Here is the true story of the unforeseeable destiny that awaited Manjiro when the fragile fishing boat was swept to sea in a five-day storm that left it shattered against the cliff of an island inhabited only by an albatross. Who could have imagined the sequence of events that would lead this shipwrecked fisherboy to play an instrumental role in pushing back the iron curtain behind which his country had hidden for over two centuries? It is history that reads like a Japanese fairy tale.

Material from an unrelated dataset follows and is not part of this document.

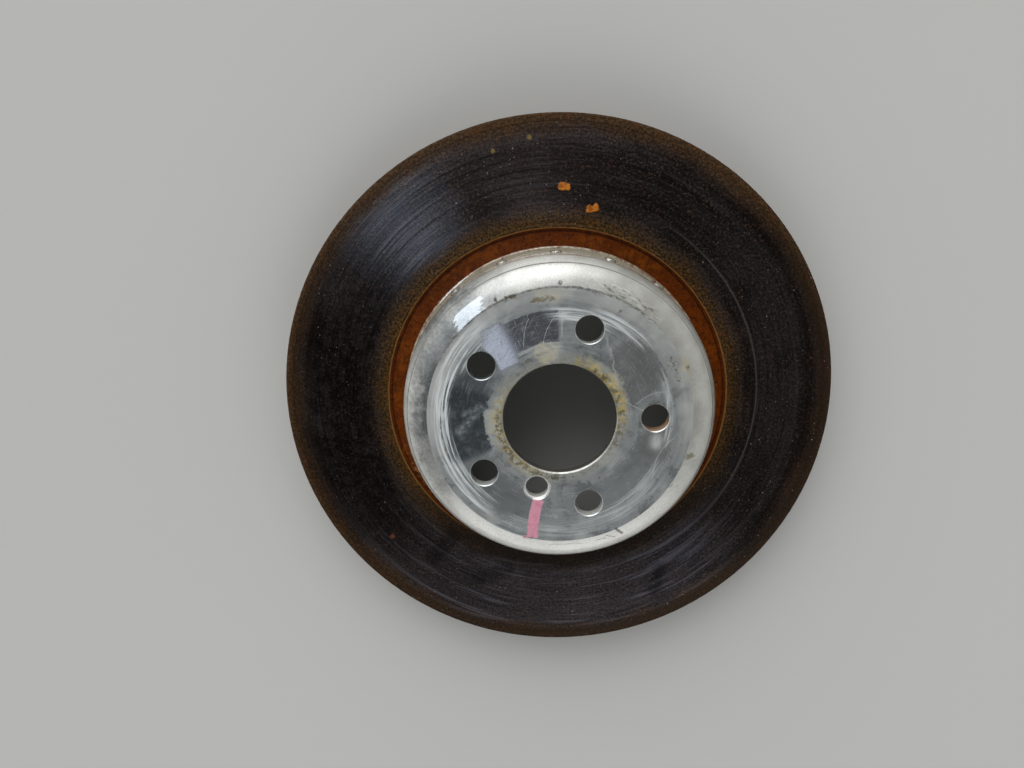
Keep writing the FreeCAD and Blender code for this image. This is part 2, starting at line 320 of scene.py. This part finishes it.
# Rust that creeps in from both edges, in specks and then closed; below the hat, a painted shadow.
creep = (iron.noise(1.5, 10.0, 3.0, 0.8) - 0.5) * 15.0 + (broad - 0.5) * 12.0
outer_rust = iron.fade(r + creep, 160.0, 171.0)
inner_rust = iron.fade(r + creep, 124.0, 109.0)
olive = iron.paint(shade(36, 24, 6), shade(88, 62, 24), iron.fade(speck, 0.42, 0.6))
olive = iron.paint(olive, shade(96, 54, 18), iron.fade(mottle, 0.54, 0.7) * 0.5)
brown = iron.paint(shade(48, 34, 20), shade(86, 63, 38), iron.fade(speck, 0.42, 0.62))
brown = iron.paint(brown, shade(88, 50, 24), iron.fade(mottle, 0.5, 0.72) * 0.6)
iron.lay(on_face * inner_rust * 0.9, olive, 0.05, 0.85)
iron.lay(on_face * outer_rust * 0.95, brown, 0.05, 0.85)
low_rim = iron.most(iron.sector(272.0, 50.0, 24.0), iron.sector(340.0, 40.0, 24.0))
low_rim = low_rim * iron.fade(r, 163.0, 169.0)
iron.lay(low_rim * 0.62, shade(28, 21, 15), 0.0, 0.95)
sides = iron.most(iron.sector(178.0, 36.0, 18.0), iron.sector(0.0, 42.0, 20.0))
sides = sides * iron.between(r, 158.0, 171.5, 3.0)
iron.lay(on_face * sides * 0.5, shade(22, 14, 8))
# Painted shadow: the face is darkened just below the hat.
hat_shadow = iron.sector(276.0, 50.0, 22.0) * iron.fade(r + (mottle - 0.5) * 10.0, 126.0, 112.0)
iron.lay(on_outboard * hat_shadow * 0.8, shade(17, 15, 15), 0.1, 0.8)
# Painted highlight along the face's inner edge, weaker at the bottom.
lip_highlight = iron.between(r + iron.fray_up * 0.6, face_inner - 0.5, face_inner + 0.6, 0.2)
iron.lay(on_outboard * lip_highlight * (0.85 - below * 0.7), shade(150, 104, 56), 0.1)
# Painted shadow: a dark ring just inside the face's inner edge, down the step.
iron.lay(iron.between(r, face_inner - 2.2, face_inner - 1.2, 0.3) * 0.7, shade(30, 13, 5))
crumbs = iron.sector(214.0, 14.0, 8.0) * iron.between(r, 98.0, 106.0, 1.5) * iron.fade(pores, 0.5, 0.6)
iron.lay(crumbs * 0.85, iron.paint(shade(150, 112, 74), shade(126, 60, 18), iron.fade(grit, 0.4, 0.6)))

# Marks of its own: two flakes of bright rust, a few pale ones, oily smears and dust.
smears = iron.most(iron.slab(68.0, -129.0, 78.0, 24.0, 9.0, 3.5, 12.0) * 0.7,
                   iron.slab(-78.0, -104.0, 50.0, 30.0, 12.0, 3.0, 12.0) * 0.7,
                   iron.slab(-44.0, -124.0, 20.0, 30.0, 9.0, 3.0, 10.0) * 0.6)
iron.lay(on_outboard * smears * 0.8, shade(12, 12, 13), 0.8, 0.3)
dust = iron.most(iron.flecks(2.6, 0.34, 0.4, 1.0), iron.flecks(5.0, 0.55, 0.35, 2.0))
dust = dust * (0.3 + iron.fade(iron.noise(18.0, 16.0, 1.0), 0.42, 0.6) * 0.7)
iron.lay(on_face * dust * 0.85, shade(148, 138, 134), 0.1, 0.7)
pale_flakes = iron.most(iron.spot(-15.4, 160.2, 1.3, 0.6, 2.5), iron.spot(-37.3, 153.0, 1.0, 0.6, 2.5))
iron.lay(on_outboard * pale_flakes * 0.6, shade(140, 118, 66), 0.0, 0.8)
iron.lay(on_outboard * iron.spot(-111.3, -95.1, 1.4, 0.8, 2.5) * 0.7, shade(120, 66, 40), 0.0, 0.8)
flakes = iron.most(iron.spot(4.0, 132.2, 2.5, 0.4, 3.4), iron.spot(7.0, 131.4, 1.9, 0.4, 3.0),
                   iron.spot(20.6, 118.6, 2.5, 0.4, 3.4), iron.spot(23.6, 118.9, 2.4, 0.4, 3.2))
flake_tone = iron.paint(shade(150, 80, 22), shade(200, 124, 44), iron.fade(pores, 0.42, 0.6))
iron.lay(on_outboard * flakes * 0.95, flake_tone, 0.0, 0.8)

# Rust has next to no shine, and the turned film shines across its grooves.
iron.set("Specular IOR Level", 0.1)
iron.turned(0.9, 0.25)
rough_skin = (grit - 0.5) * 0.25 + (mottle - 0.5) * 0.5
scores = (lines - 0.5) * 0.16 + (fine - 0.5) * 0.09 + (grooves - 0.5) * 0.24
scores = scores + (speck - 0.5) * 0.04 + dust * 0.05 + flakes * 0.3
iron.relief(iron.mix(rough_skin, scores, on_face))
iron.cover("friction_ring")


# Hat: a turned aluminium bell that sits on the hub and carries the ring. Its flat face has the
# scuffs, polished print and stains that a wheel leaves, and its shoulder is satin.

hat_low, hat_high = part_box("hat")
wheel_z = hat_high.z * MM
bead_height = 3.0
bead_top = hat_low.z * MM + bead_height
bore_radius = mounts["hub_bore"]["dims"]["r_mm"]
bolt_circle_radius = mounts["wheel_bolts"]["dims"]["pcd_mm"] / 2
wall_radius = 94.5
face_edge = 78.1

alloy = Finish("hat_alloy")
r = alloy.radius
on_plate = alloy.fade(alloy.z, wheel_z - 0.9, wheel_z - 0.5) * alloy.fade(r, face_edge + 0.3, face_edge - 0.1)
outside = alloy.most(alloy.fade(r, wall_radius - 4.0, wall_radius - 3.0), alloy.fade(alloy.z, 0.2, 0.8))
on_wall = alloy.fade(r, wall_radius - 0.7, wall_radius - 0.2)
on_bead = alloy.fade(alloy.z, bead_top + 0.7, bead_top + 0.2)

grain = alloy.noise(0.9, 1.0, 2.0, 0.7)
cloud = alloy.noise(13.0, 2.0, 3.0, 0.6)
haze = alloy.noise(3.0, 3.0, 4.0, 0.7)
dapple = alloy.noise(1.7, 6.0, 3.0, 0.7)
turning = alloy.streaks(0.8, 3.0, 4.0, 2.0, 0.7)
arcs = alloy.streaks(1.3, 1.7, 5.0, 3.0, 0.7)
fray = alloy.fray_across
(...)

Rescued by the Yankee whaler John Howland, out of New Bedford, Manjiro was adopted by her captain, William Whitfield, and brought back to Fairhaven, Massachusetts, where he became the first of his nation to reside in the United States and to attend its schools. Little was lost on "John Mung," as the captain renamed the quick-witted, good-natured boy. Not only was he soon proficient in speaking English, but he learned mathematics and surveying, became a whaler in his own right, participated in the Gold Rush of '49, and made numerous observations about this strange new land with which he was later to astound his countrymen.

"Officials there are not haughty," he related, "indeed, it is hard to tell them from ordinary citizens. The present king is called Taylor, an Englishman by blood, who, during the war with Mexico which was fought over the border question, led his army to a great victory which won for him so great a fame that at last he was made king."

The story of Manjiro's return to his native country at the risk of his life—and of his struggle to prepare the mind of feudal Japan for Commodore Perry's famous visit in 1853 is no less exciting as personal drama than as history. Mr. Kaneko tells it with inimitable simplicity and charm.